- **AIM**:
Find the string "follow" in the entries and copy each line that has it.

- **WORKING DATA**:
+ + + +

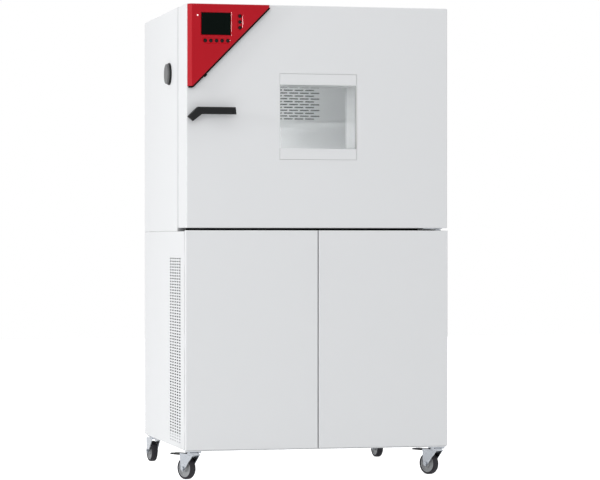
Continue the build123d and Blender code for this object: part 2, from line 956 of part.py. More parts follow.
# Controller housing: a triangle with a broad bevel at the left
display_centre = (
    housing_left + display_from_left + display_width / 2,
    housing_top - display_from_top - display_height / 2,
)
row_centre = (
    housing_left + row_from_left + (row_keys - 1) * key_pitch / 2,
    housing_top - row_from_top,
)
column_centre = (
    housing_left + column_from_left,
    housing_top - column_from_top - (column_keys - 1) * key_pitch / 2,
)
lamp_spot = (housing_left + lamp_from_left, housing_top - lamp_from_top)
slot_width = 2 * (key_radius + key_margin + key_recess)
row_length = (row_keys - 1) * key_pitch + slot_width
column_length = (column_keys - 1) * key_pitch + slot_width
with BuildPart() as housing:
    with BuildSketch(front_plane(0)):
        with BuildLine():
            Polyline(
                (housing_left, housing_top),
                (housing_left + housing_width, housing_top),
                (housing_left + housing_width, housing_top - tip_width / 2),
                (housing_left + tip_width, housing_top - housing_height),
                (housing_left, housing_top - housing_height),
                close=True,
            )
        make_face()
    extrude(amount=housing_depth)
    face_edges = housing.faces().sort_by(Axis.Y)[0].edges()
    left_edge = face_edges.filter_by(Axis.Z).sort_by(Axis.X)[0]
    front_face = housing.faces().sort_by(Axis.Y)[0]
    chamfer(left_edge, length=bevel_width, length2=bevel_depth, reference=front_face)
    rest = housing.faces().sort_by(Axis.Y)[0].edges().sort_by(Axis.X)[1:]
    chamfer(rest, length=housing_edge)
    with BuildSketch(front_plane(-housing_depth)):
        with Locations(display_centre):
            Rectangle(display_width + 2 * display_recess, display_height + 2 * display_recess)
    extrude(amount=-display_recess, mode=Mode.SUBTRACT, taper=recess_slope)
    with BuildSketch(front_plane(-housing_depth)):
        with Locations(row_centre):
            RectangleRounded(row_length, slot_width, slot_width / 2 - 0.1)
        with Locations(column_centre):
            RectangleRounded(slot_width, column_length, slot_width / 2 - 0.1)
    extrude(amount=-key_recess, mode=Mode.SUBTRACT, taper=recess_slope)
    with BuildSketch(front_plane(-housing_depth)):
        with Locations(row_centre):
            with GridLocations(key_pitch, 1, row_keys, 1):
                Circle(key_radius + running_gap)
        with Locations(column_centre):
            with GridLocations(1, key_pitch, 1, column_keys):
                Circle(key_radius + running_gap)
    extrude(amount=-key_recess - key_length, mode=Mode.SUBTRACT)
    with BuildSketch(front_plane(-housing_depth)):
        with Locations(lamp_spot):
            Circle(lamp_radius)
    extrude(amount=-lamp_recess, mode=Mode.SUBTRACT)
save(housing, "controller_housing")

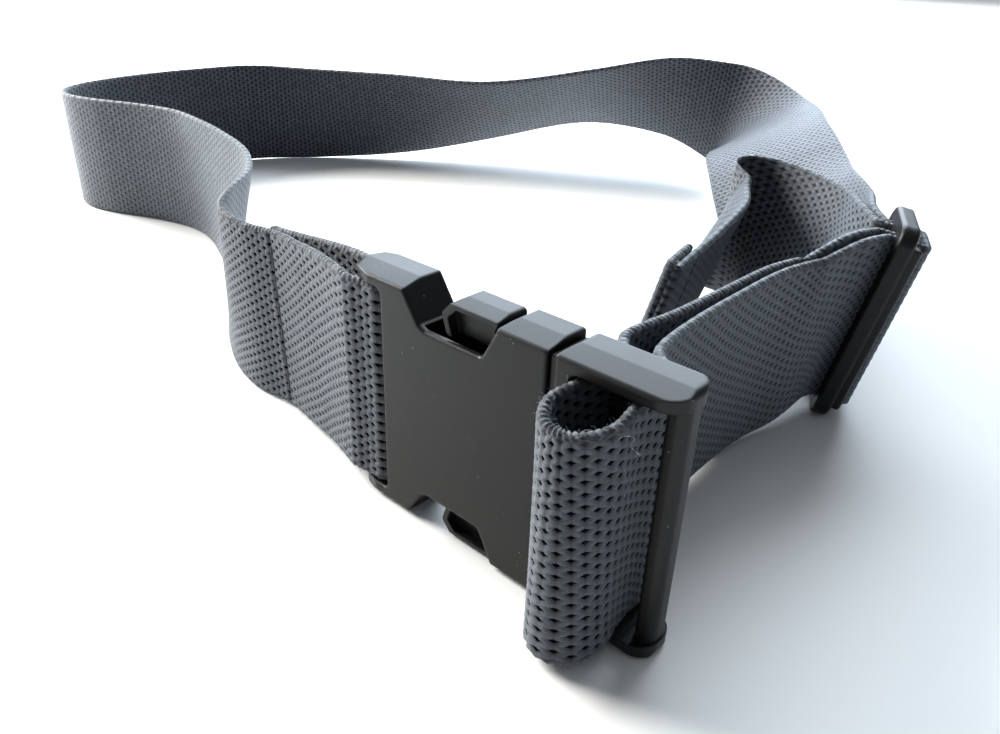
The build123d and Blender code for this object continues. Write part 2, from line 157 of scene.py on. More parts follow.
def makeWeaveGroup():
    # the highest of a yarn and its two neighbours, with a shade for each lobe
    tree, given, out = newGroup(
        "webbingWeave",
        [("Picks", "NodeSocketVector", None)],
        [("Height", "NodeSocketFloat"), ("Shade", "NodeSocketFloat")],
    )
    parts = tree.nodes.new("ShaderNodeSeparateXYZ")
    tree.links.new(given[0], parts.inputs[0])
    u, v = parts.outputs[0], parts.outputs[1]
    row = calc(tree, "FLOOR", v)
    across = calc(tree, "SUBTRACT", calc(tree, "SUBTRACT", v, row), 0.5)
    highest = None
    for step in (0.0, 1.0, -1.0):
        one = tree.nodes.new("ShaderNodeGroup")
        one.node_tree = yarnGroup
        tree.links.new(u, one.inputs["Picks"])
        tree.links.new(calc(tree, "SUBTRACT", across, step), one.inputs["Across"])
        tree.links.new(calc(tree, "ADD", row, step), one.inputs["Row"])
        highest = one.outputs[0] if highest is None else calc(tree, "MAXIMUM", highest, one.outputs[0])
    tree.links.new(highest, out["Height"])
    cell = tree.nodes.new("ShaderNodeCombineXYZ")
    moved = calc(tree, "MULTIPLY_ADD", calc(tree, "FLOORED_MODULO", row, 2.0), yarn["stagger"], u)
    tree.links.new(calc(tree, "FLOOR", moved), cell.inputs[0])
    tree.links.new(row, cell.inputs[1])
    shade = tree.nodes.new("ShaderNodeTexWhiteNoise")
    tree.links.new(cell.outputs[0], shade.inputs[0])
    tree.links.new(shade.outputs["Value"], out["Shade"])
    return tree


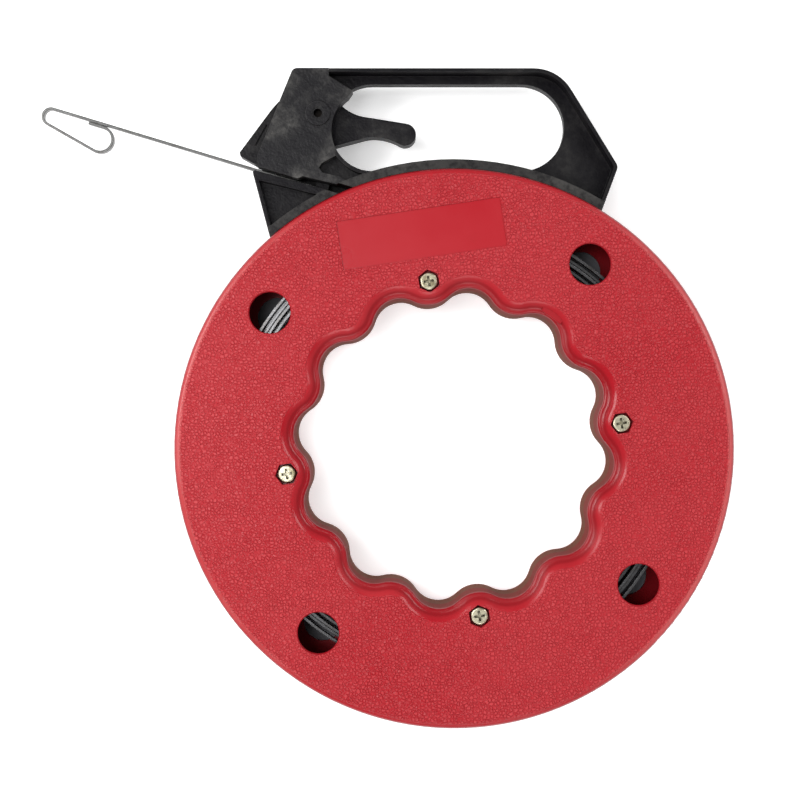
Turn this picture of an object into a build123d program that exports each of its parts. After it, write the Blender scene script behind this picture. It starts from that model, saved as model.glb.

+ + + +

- **OUTPUT OF THE TASK**:
Continue the build123d and Blender code for this object: part 2, from line 956 of part.py. More parts follow.
The build123d and Blender code for this object continues. Write part 2, from line 157 of scene.py on. More parts follow.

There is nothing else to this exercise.